The Italian writer Umberto Eco (The Name of the Rose, Foucault’s Pendulum) wrote a fascinating account of a trip across America, titled Travels in Hyperreality. He too came away impressed with our materialism. Americans even give physical substance to their myths, he observed. Ancient Greeks celebrated their heroes in song and poetry around a campfire; Americans shake hands with them in fuzzy suits at Disneyland.

Religious television intrigued Eco: “If you follow the Sunday morning religious programs on TV you come to understand that God can be experienced only as nature, flesh, energy, tangible image. And since no preacher dares show us God in the form of a bearded dummy, or as a Disneyland robot, God can only be found in the form of natural force, joy, healing, youth, health, economic increment.” Where is the mysterium tremendum, Eco wondered; where is the holy, numinous, ineffable God?

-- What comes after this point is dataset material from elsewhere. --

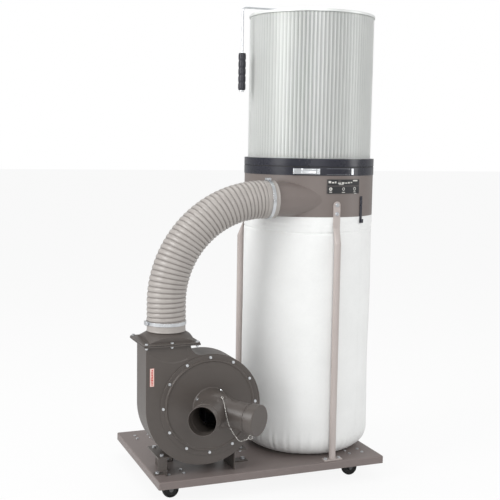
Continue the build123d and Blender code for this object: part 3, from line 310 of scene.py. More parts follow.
def surface(name, first, second, cloud, roughness, grain, bump, edge_wear_and_highlight=None, edge_radius=0.0, metallic=0.0,
            stretch=None, **sockets):
    """Material of two drifting colours with a fine relief. grain is the relief's size and bump its height,
    in metres; edge_wear_and_highlight is the lighter colour on sharp edges, wear with a painted highlight;
    stretch squeezes the pattern along each axis; sockets are the shader's constants."""
    material = bpy.data.materials.new(name)
    material.use_nodes = True
    tree = material.node_tree
    shader = tree.nodes["Principled BSDF"]
    place = tree.nodes.new("ShaderNodeTexCoord").outputs["Object"]
    if stretch:
        mapping = tree.nodes.new("ShaderNodeMapping")
        mapping.inputs["Scale"].default_value = stretch
        tree.links.new(place, mapping.inputs["Vector"])
        place = mapping.outputs["Vector"]
    tone = place_group(tree, drift, Vector=place, First=linear(*first), Second=linear(*second),
                       Size=cloud)
    colour = tone["Colour"]
    relief = tree.nodes.new("ShaderNodeBump")
    relief.inputs["Distance"].default_value = bump
    tree.links.new(place_group(tree, peel, Vector=place, Size=grain)["Height"], relief.inputs["Height"])
    if edge_radius:
        rim = place_group(tree, soft_edge, Radius=edge_radius, Vector=place)
        tree.links.new(rim["Normal"], relief.inputs["Normal"])
        # Sharp edges get the lighter edge colour: wear, with a painted highlight.
        if edge_wear_and_highlight:
            colour = mix(tree, rim["Mask"], colour, linear(*edge_wear_and_highlight))
    tree.links.new(colour, shader.inputs["Base Color"])
    rough = math_node(tree, "MULTIPLY_ADD", tone["Mask"], 0.14, roughness - 0.07, clamp=True)
    tree.links.new(rough, shader.inputs["Roughness"])
    tree.links.new(relief.outputs["Normal"], shader.inputs["Normal"])
    shader.inputs["Metallic"].default_value = metallic
    for key, value in sockets.items():
        shader.inputs[key.replace("_", " ")].default_value = value
    return material


def finish_nodes(material, *names):
    """Gives CAD nodes their material."""
    for name in names:
        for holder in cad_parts[name].material_slots:
            holder.material = material


grey_coat = surface("grey_coat", (118, 108, 105), (126, 116, 113), 0.35, 0.42, 0.0018, 0.00006,
                    edge_wear_and_highlight=(150, 140, 136), edge_radius=0.002)
finish_nodes(grey_coat, "base_plate")

# ---- casters and bolts --------------------------------------------------------------------------
# Pressed forks and top plates, zinc plated; moulded black wheels. All the bolts are zinc plated.

zinc = surface("zinc", (222, 224, 226), (200, 203, 207), 0.03, 0.3, 0.001, 0.00002,
               edge_radius=0.0008, metallic=0.85)
fork_zinc = surface("fork_zinc", (120, 120, 120), (96, 96, 98), 0.03, 0.4, 0.001, 0.00003,
                    edge_radius=0.001, metallic=0.85)
wheel_black = surface("wheel_black", (26, 26, 27), (38, 38, 39), 0.02, 0.55, 0.0008, 0.00004,
                      edge_wear_and_highlight=(62, 60, 58), edge_radius=0.001)
finish_nodes(zinc, "caster_bolts", "frame_bolts", "cover_screws", "outlet_bolts", "leg_bolts",
             "impeller_bolt")
finish_nodes(fork_zinc, "caster_plates", *(f"caster_fork_{k}" for k in range(1, 5)))
finish_nodes(wheel_black, *(f"caster_wheel_{k}" for k in range(1, 5)))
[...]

I must confess that of the major world religions, Islam is hardest for me to understand and appreciate. But long after the smoke of war has cleared, questions raised by Islam will remain, and should remain, to haunt us in the West.

Islam has, above all, cherished the belief in a holy, numinous God. It has also nourished a profound allegiance to a spiritual and immortal life, not just a material and mortal one. After committing our nation’s military might once again to “teach a tyrant a lesson,” I hope that we will pause and consider whether we too might have some lessons to learn, even from the “infidels.”